Actually, things are going fine; it's just I've spent most of this week frustrated by the manuscript. There's a lot of sorting out details, making sure notation between chapters is consistent, filling in biographical details (I insist on including quick sketches of people named, at least for those historic enough that we're not citing recent research papers), pulling out typos and the like. Biographies I'm mostly satisfied with and typos will take forever. Subscripts is another thing; I want to keep the indices j and k, and reserve i for a number for which i2 = -1 (one of the odd bits of rigor I'm sticking to not to say ``i is the square root of -1,'' which the mischievous can use to prove 1 = -1); but there's, like, equations on every page.
It's consistency across chapters that's really nasty because (particularly) the energy formulas used include some arbitrary constants and we seem to have a knack for choosing a different one each time. There are also little things like how to use commas in subscripts with multiple indices, or whether to use subscripts or superscripts in describing the sets of square-integrable functions on arbitrary spaces. On the bright side, I'm falling in love with my own prose again. I just want to appreciate it from a greater distance.

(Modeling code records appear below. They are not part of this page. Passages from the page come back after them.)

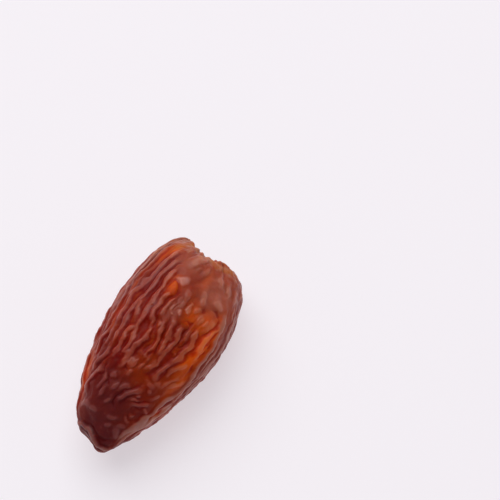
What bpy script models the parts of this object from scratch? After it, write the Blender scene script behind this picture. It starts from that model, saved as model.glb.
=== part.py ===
"""Medjool date: one soft dried fruit lying on its side, pulled off its stalk.

Metres, +Z up. The fruit's long axis runs along X, its tip at -X and its torn stem end at +X. The origin is on
the surface that the fruit lies on, under the middle of its bounding box.

The body is a turned profile, from the blunt tip over the rim of the stem end and down into the hollow there.
The skin's folds and creases are lines on that body: each raises or sinks the skin by a bell-shaped section,
and where folds meet they merge. A place on the skin is a distance along the fruit in millimetres and a turn
round its axis in degrees.
"""

import math

import bmesh
import bpy
import numpy as np

MM = 0.001

# Body
PROFILE = [
    (0.35, 0.0), (0.15, 1.3), (0.15, 2.6), (0.6, 3.8), (1.8, 4.9), (3.8, 6.0), (6.6, 7.3), (11.5, 9.2),
    (15.5, 10.4), (20.8, 11.8), (26.5, 12.7), (31.9, 12.9), (37.2, 12.4), (42.4, 11.3), (45.1, 10.4),
    (46.8, 9.4), (47.9, 8.1), (48.5, 7.0), (48.7, 6.1), (48.4, 5.3), (47.4, 4.8), (45.8, 4.5), (44.2, 3.8),
    (43.3, 2.2), (43.5, 0.0),
]  # millimetres along the axis from the tip, and out from it
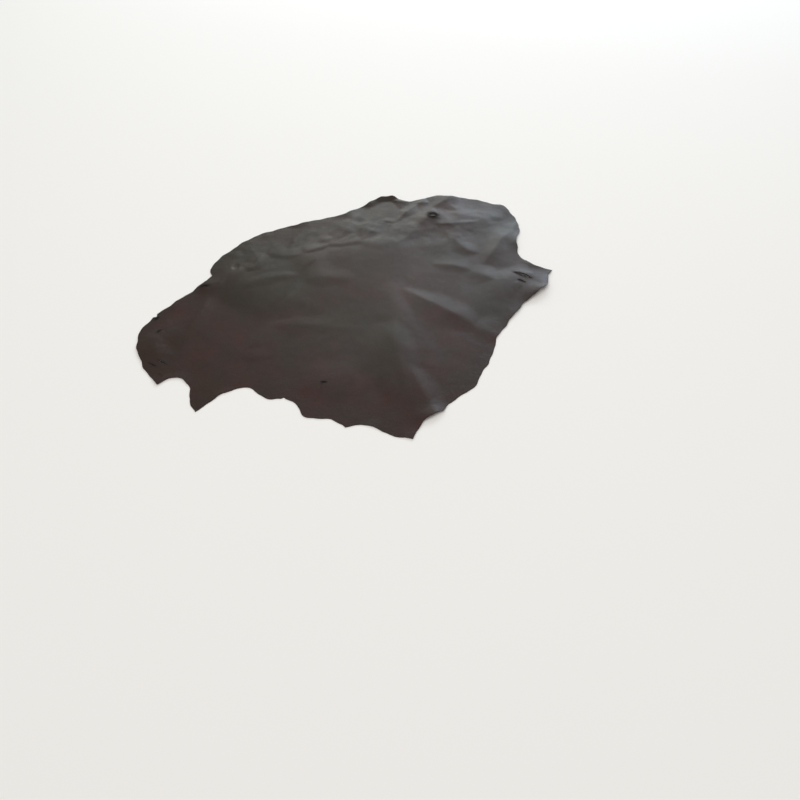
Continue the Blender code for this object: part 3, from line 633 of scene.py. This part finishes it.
# One mesh object from whole arrays, with its plan places as a UV map in metres.
def meshObject(name, points, triangles, slot, plan):
    mesh = bpy.data.meshes.new(name)
    mesh.vertices.add(len(points))
    mesh.vertices.foreach_set("co", points.ravel())
    mesh.loops.add(triangles.size)
    mesh.loops.foreach_set("vertex_index", triangles.ravel().astype(np.int32))
    mesh.polygons.add(len(triangles))
    mesh.polygons.foreach_set("loop_start", np.arange(0, triangles.size, 3, dtype=np.int32))
    mesh.polygons.foreach_set("material_index", slot.astype(np.int32))
    mesh.update(calc_edges=True)
    mesh.uv_layers.new(name="plan").data.foreach_set("uv", plan[triangles.ravel()].ravel())
    mesh.shade_smooth()
    mesh.set_sharp_from_angle(angle=math.radians(hide["sharpAngle"]))
    made = bpy.data.objects.new(name, mesh)
    bpy.context.scene.collection.objects.link(made)
    return made


# Linear colour from an sRGB hex value.
def linear(code):
    share = np.array([int(code[i:i + 2], 16) for i in (1, 3, 5)]) / 255
    return (*np.where(share <= 0.04045, share / 12.92, ((share + 0.055) / 1.055)**2.4), 1.0)


# Adds a node with its settings, and sets or links its inputs, which go by name or by number. A Mix
# node's go by number: 0 is the share, and the pair it mixes is 2 and 3 for numbers, 4 and 5 for
# vectors, 6 and 7 for colours, with the result at output 0, 1 or 2.
def addNode(tree, kind, settings, inputs):
    node = tree.nodes.new("ShaderNode" + kind)
    for name, value in settings.items():
        setattr(node, name, value)
    for key, value in inputs.items():
        if isinstance(value, bpy.types.NodeSocket):
            tree.links.new(value, node.inputs[key])
        else:
            node.inputs[key].default_value = value
    return node


# A new material with an empty tree but for its output and a Principled shader.
def newMaterial(name):
    material = bpy.data.materials.new(name)
    material.use_nodes = True
    return material, material.node_tree, material.node_tree.nodes["Principled BSDF"]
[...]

Submissions are gathering at Raffles City, not just for the 2012 Olympic Host City, but for the Inter-Varsity Manga Art Competition. This year's contest theme is ``The Pirate.'' While I don't at all mind the attractive, scantily dressed pirate woman on the advertising poster, the purple dragonette with an eyepatch is just darling, and somehow seems like a terrycloth character.
Trivia: Elisha Otis's first elevators were steam-powered. Source: Skyscraper: The Search for an American Style 1891-1941, Editor, Roger Shepherd.
Currently Reading: Charlie Chaplin And His Times, Kenneth S Lynn.